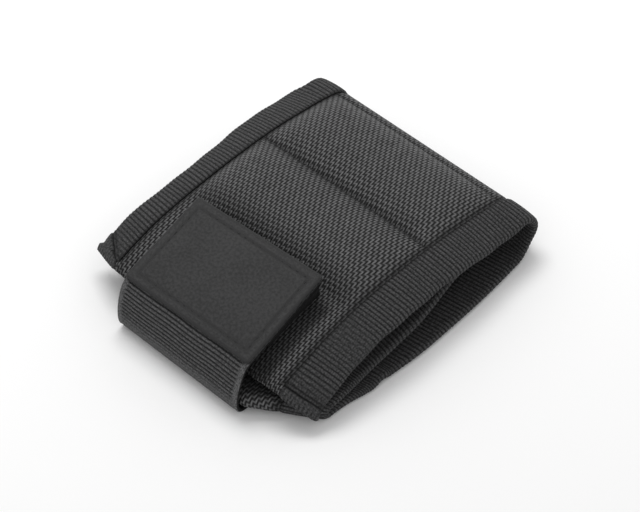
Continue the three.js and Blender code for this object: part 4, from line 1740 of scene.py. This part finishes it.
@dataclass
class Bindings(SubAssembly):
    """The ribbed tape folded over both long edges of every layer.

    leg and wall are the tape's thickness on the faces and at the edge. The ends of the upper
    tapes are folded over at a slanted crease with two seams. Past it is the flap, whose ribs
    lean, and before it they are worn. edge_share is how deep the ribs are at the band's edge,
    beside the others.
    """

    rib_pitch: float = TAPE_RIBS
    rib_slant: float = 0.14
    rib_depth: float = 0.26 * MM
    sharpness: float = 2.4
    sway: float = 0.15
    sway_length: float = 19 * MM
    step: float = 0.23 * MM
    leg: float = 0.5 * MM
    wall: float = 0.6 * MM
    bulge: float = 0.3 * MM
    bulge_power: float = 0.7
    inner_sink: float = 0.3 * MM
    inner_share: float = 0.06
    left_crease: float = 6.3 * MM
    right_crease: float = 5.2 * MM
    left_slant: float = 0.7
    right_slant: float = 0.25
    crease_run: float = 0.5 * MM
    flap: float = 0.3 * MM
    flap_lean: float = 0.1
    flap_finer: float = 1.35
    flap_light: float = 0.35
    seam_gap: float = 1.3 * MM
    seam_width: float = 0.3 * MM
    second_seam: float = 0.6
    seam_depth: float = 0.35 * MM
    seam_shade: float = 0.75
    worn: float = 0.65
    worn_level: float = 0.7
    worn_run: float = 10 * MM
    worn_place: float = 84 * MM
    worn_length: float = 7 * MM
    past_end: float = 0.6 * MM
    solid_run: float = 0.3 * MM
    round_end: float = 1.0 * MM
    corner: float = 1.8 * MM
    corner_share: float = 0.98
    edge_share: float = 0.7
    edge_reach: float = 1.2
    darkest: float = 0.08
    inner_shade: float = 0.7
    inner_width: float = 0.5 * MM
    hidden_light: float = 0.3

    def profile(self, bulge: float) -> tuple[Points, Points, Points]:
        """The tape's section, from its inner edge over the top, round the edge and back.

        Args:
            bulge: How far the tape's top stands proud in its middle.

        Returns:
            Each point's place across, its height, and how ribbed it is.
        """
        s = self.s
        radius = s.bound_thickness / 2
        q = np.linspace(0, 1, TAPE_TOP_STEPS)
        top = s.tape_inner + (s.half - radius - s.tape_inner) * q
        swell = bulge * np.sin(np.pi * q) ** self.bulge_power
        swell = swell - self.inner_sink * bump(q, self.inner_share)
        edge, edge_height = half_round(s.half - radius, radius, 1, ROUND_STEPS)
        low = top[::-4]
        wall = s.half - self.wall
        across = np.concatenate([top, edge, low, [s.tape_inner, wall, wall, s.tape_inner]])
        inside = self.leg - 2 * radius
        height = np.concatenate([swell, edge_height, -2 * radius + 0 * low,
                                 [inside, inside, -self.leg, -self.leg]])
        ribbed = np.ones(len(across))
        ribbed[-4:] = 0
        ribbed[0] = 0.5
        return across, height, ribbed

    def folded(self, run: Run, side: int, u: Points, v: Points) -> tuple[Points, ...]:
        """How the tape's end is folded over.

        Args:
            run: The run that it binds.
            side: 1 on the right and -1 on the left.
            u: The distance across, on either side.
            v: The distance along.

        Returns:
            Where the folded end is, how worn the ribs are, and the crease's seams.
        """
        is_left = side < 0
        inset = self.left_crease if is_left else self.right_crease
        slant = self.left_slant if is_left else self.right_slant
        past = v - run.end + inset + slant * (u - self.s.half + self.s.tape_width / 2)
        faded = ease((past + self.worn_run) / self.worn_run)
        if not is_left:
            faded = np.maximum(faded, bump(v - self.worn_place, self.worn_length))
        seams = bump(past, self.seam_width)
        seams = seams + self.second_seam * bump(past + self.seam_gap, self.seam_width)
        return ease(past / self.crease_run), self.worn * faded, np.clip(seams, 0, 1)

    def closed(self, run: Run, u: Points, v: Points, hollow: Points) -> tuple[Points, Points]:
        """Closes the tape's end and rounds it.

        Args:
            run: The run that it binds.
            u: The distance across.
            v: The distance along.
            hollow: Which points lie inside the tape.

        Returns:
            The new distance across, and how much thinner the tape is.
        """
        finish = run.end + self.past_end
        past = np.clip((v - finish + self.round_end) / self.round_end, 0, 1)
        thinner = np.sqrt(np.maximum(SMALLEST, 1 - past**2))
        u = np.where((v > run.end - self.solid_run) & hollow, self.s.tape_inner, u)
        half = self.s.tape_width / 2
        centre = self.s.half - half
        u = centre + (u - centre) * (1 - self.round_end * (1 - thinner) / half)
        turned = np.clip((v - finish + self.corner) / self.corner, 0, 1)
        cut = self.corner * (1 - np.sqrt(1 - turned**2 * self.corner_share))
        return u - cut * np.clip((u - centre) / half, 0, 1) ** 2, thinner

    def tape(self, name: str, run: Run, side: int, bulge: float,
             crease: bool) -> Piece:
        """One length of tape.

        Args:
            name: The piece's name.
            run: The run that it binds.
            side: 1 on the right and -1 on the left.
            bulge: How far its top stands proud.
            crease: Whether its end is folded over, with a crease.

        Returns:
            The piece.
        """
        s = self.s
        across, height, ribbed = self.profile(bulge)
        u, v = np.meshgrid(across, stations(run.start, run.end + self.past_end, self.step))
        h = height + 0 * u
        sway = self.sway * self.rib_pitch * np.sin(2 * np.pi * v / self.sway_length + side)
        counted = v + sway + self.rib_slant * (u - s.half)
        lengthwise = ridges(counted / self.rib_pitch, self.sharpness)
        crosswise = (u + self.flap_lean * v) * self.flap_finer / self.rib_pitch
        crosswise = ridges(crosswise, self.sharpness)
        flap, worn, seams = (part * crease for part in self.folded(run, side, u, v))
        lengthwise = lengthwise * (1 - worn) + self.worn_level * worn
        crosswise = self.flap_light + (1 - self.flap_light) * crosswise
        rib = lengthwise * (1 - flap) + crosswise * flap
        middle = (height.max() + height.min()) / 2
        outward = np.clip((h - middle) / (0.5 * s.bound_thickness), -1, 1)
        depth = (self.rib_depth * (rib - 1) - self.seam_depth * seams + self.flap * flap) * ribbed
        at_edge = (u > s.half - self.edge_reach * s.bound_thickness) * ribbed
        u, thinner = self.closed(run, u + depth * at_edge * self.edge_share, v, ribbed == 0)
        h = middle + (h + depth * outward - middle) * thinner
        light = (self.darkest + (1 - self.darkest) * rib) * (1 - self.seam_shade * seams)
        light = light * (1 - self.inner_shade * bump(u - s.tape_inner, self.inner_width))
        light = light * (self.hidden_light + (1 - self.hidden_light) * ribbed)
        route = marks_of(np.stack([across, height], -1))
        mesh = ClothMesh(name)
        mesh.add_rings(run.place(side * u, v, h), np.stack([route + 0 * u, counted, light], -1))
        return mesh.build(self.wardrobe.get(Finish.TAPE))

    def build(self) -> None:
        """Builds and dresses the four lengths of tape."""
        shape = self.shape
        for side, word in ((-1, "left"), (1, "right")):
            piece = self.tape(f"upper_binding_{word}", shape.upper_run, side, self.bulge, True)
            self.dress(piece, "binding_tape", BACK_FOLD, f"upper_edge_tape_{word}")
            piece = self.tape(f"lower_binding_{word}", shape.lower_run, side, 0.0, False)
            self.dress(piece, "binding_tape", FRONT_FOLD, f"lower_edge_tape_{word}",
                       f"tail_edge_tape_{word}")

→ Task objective
Write the complete data out, exactly as above.

→ Exercise answer
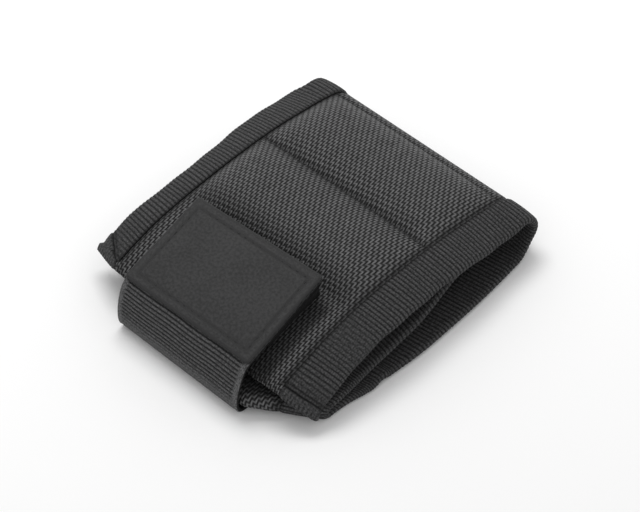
Continue the three.js and Blender code for this object: part 4, from line 1740 of scene.py. This part finishes it.
@dataclass
class Bindings(SubAssembly):
    """The ribbed tape folded over both long edges of every layer.

    leg and wall are the tape's thickness on the faces and at the edge. The ends of the upper
    tapes are folded over at a slanted crease with two seams. Past it is the flap, whose ribs
    lean, and before it they are worn. edge_share is how deep the ribs are at the band's edge,
    beside the others.
    """

    rib_pitch: float = TAPE_RIBS
    rib_slant: float = 0.14
    rib_depth: float = 0.26 * MM
    sharpness: float = 2.4
    sway: float = 0.15
    sway_length: float = 19 * MM
    step: float = 0.23 * MM
    leg: float = 0.5 * MM
    wall: float = 0.6 * MM
    bulge: float = 0.3 * MM
    bulge_power: float = 0.7
    inner_sink: float = 0.3 * MM
    inner_share: float = 0.06
    left_crease: float = 6.3 * MM
    right_crease: float = 5.2 * MM
    left_slant: float = 0.7
    right_slant: float = 0.25
    crease_run: float = 0.5 * MM
    flap: float = 0.3 * MM
    flap_lean: float = 0.1
    flap_finer: float = 1.35
    flap_light: float = 0.35
    seam_gap: float = 1.3 * MM
    seam_width: float = 0.3 * MM
    second_seam: float = 0.6
    seam_depth: float = 0.35 * MM
    seam_shade: float = 0.75
    worn: float = 0.65
    worn_level: float = 0.7
    worn_run: float = 10 * MM
    worn_place: float = 84 * MM
    worn_length: float = 7 * MM
    past_end: float = 0.6 * MM
    solid_run: float = 0.3 * MM
    round_end: float = 1.0 * MM
    corner: float = 1.8 * MM
    corner_share: float = 0.98
    edge_share: float = 0.7
    edge_reach: float = 1.2
    darkest: float = 0.08
    inner_shade: float = 0.7
    inner_width: float = 0.5 * MM
    hidden_light: float = 0.3

    def profile(self, bulge: float) -> tuple[Points, Points, Points]:
        """The tape's section, from its inner edge over the top, round the edge and back.

        Args:
            bulge: How far the tape's top stands proud in its middle.

        Returns:
            Each point's place across, its height, and how ribbed it is.
        """
        s = self.s
        radius = s.bound_thickness / 2
        q = np.linspace(0, 1, TAPE_TOP_STEPS)
        top = s.tape_inner + (s.half - radius - s.tape_inner) * q
        swell = bulge * np.sin(np.pi * q) ** self.bulge_power
        swell = swell - self.inner_sink * bump(q, self.inner_share)
        edge, edge_height = half_round(s.half - radius, radius, 1, ROUND_STEPS)
        low = top[::-4]
        wall = s.half - self.wall
        across = np.concatenate([top, edge, low, [s.tape_inner, wall, wall, s.tape_inner]])
        inside = self.leg - 2 * radius
        height = np.concatenate([swell, edge_height, -2 * radius + 0 * low,
                                 [inside, inside, -self.leg, -self.leg]])
        ribbed = np.ones(len(across))
        ribbed[-4:] = 0
        ribbed[0] = 0.5
        return across, height, ribbed

    def folded(self, run: Run, side: int, u: Points, v: Points) -> tuple[Points, ...]:
        """How the tape's end is folded over.

        Args:
            run: The run that it binds.
            side: 1 on the right and -1 on the left.
            u: The distance across, on either side.
            v: The distance along.

        Returns:
            Where the folded end is, how worn the ribs are, and the crease's seams.
        """
        is_left = side < 0
        inset = self.left_crease if is_left else self.right_crease
        slant = self.left_slant if is_left else self.right_slant
        past = v - run.end + inset + slant * (u - self.s.half + self.s.tape_width / 2)
        faded = ease((past + self.worn_run) / self.worn_run)
        if not is_left:
            faded = np.maximum(faded, bump(v - self.worn_place, self.worn_length))
        seams = bump(past, self.seam_width)
        seams = seams + self.second_seam * bump(past + self.seam_gap, self.seam_width)
        return ease(past / self.crease_run), self.worn * faded, np.clip(seams, 0, 1)

    def closed(self, run: Run, u: Points, v: Points, hollow: Points) -> tuple[Points, Points]:
        """Closes the tape's end and rounds it.

        Args:
            run: The run that it binds.
            u: The distance across.
            v: The distance along.
            hollow: Which points lie inside the tape.

        Returns:
            The new distance across, and how much thinner the tape is.
        """
        finish = run.end + self.past_end
        past = np.clip((v - finish + self.round_end) / self.round_end, 0, 1)
        thinner = np.sqrt(np.maximum(SMALLEST, 1 - past**2))
        u = np.where((v > run.end - self.solid_run) & hollow, self.s.tape_inner, u)
        half = self.s.tape_width / 2
        centre = self.s.half - half
        u = centre + (u - centre) * (1 - self.round_end * (1 - thinner) / half)
        turned = np.clip((v - finish + self.corner) / self.corner, 0, 1)
        cut = self.corner * (1 - np.sqrt(1 - turned**2 * self.corner_share))
        return u - cut * np.clip((u - centre) / half, 0, 1) ** 2, thinner

    def tape(self, name: str, run: Run, side: int, bulge: float,
             crease: bool) -> Piece:
        """One length of tape.

        Args:
            name: The piece's name.
            run: The run that it binds.
            side: 1 on the right and -1 on the left.
            bulge: How far its top stands proud.
            crease: Whether its end is folded over, with a crease.

        Returns:
            The piece.
        """
        s = self.s
        across, height, ribbed = self.profile(bulge)
        u, v = np.meshgrid(across, stations(run.start, run.end + self.past_end, self.step))
        h = height + 0 * u
        sway = self.sway * self.rib_pitch * np.sin(2 * np.pi * v / self.sway_length + side)
        counted = v + sway + self.rib_slant * (u - s.half)
        lengthwise = ridges(counted / self.rib_pitch, self.sharpness)
        crosswise = (u + self.flap_lean * v) * self.flap_finer / self.rib_pitch
        crosswise = ridges(crosswise, self.sharpness)
        flap, worn, seams = (part * crease for part in self.folded(run, side, u, v))
        lengthwise = lengthwise * (1 - worn) + self.worn_level * worn
        crosswise = self.flap_light + (1 - self.flap_light) * crosswise
        rib = lengthwise * (1 - flap) + crosswise * flap
        middle = (height.max() + height.min()) / 2
        outward = np.clip((h - middle) / (0.5 * s.bound_thickness), -1, 1)
        depth = (self.rib_depth * (rib - 1) - self.seam_depth * seams + self.flap * flap) * ribbed
        at_edge = (u > s.half - self.edge_reach * s.bound_thickness) * ribbed
        u, thinner = self.closed(run, u + depth * at_edge * self.edge_share, v, ribbed == 0)
        h = middle + (h + depth * outward - middle) * thinner
        light = (self.darkest + (1 - self.darkest) * rib) * (1 - self.seam_shade * seams)
        light = light * (1 - self.inner_shade * bump(u - s.tape_inner, self.inner_width))
        light = light * (self.hidden_light + (1 - self.hidden_light) * ribbed)
        route = marks_of(np.stack([across, height], -1))
        mesh = ClothMesh(name)
        mesh.add_rings(run.place(side * u, v, h), np.stack([route + 0 * u, counted, light], -1))
        return mesh.build(self.wardrobe.get(Finish.TAPE))

    def build(self) -> None:
        """Builds and dresses the four lengths of tape."""
        shape = self.shape
        for side, word in ((-1, "left"), (1, "right")):
            piece = self.tape(f"upper_binding_{word}", shape.upper_run, side, self.bulge, True)
            self.dress(piece, "binding_tape", BACK_FOLD, f"upper_edge_tape_{word}")
            piece = self.tape(f"lower_binding_{word}", shape.lower_run, side, 0.0, False)
            self.dress(piece, "binding_tape", FRONT_FOLD, f"lower_edge_tape_{word}",
                       f"tail_edge_tape_{word}")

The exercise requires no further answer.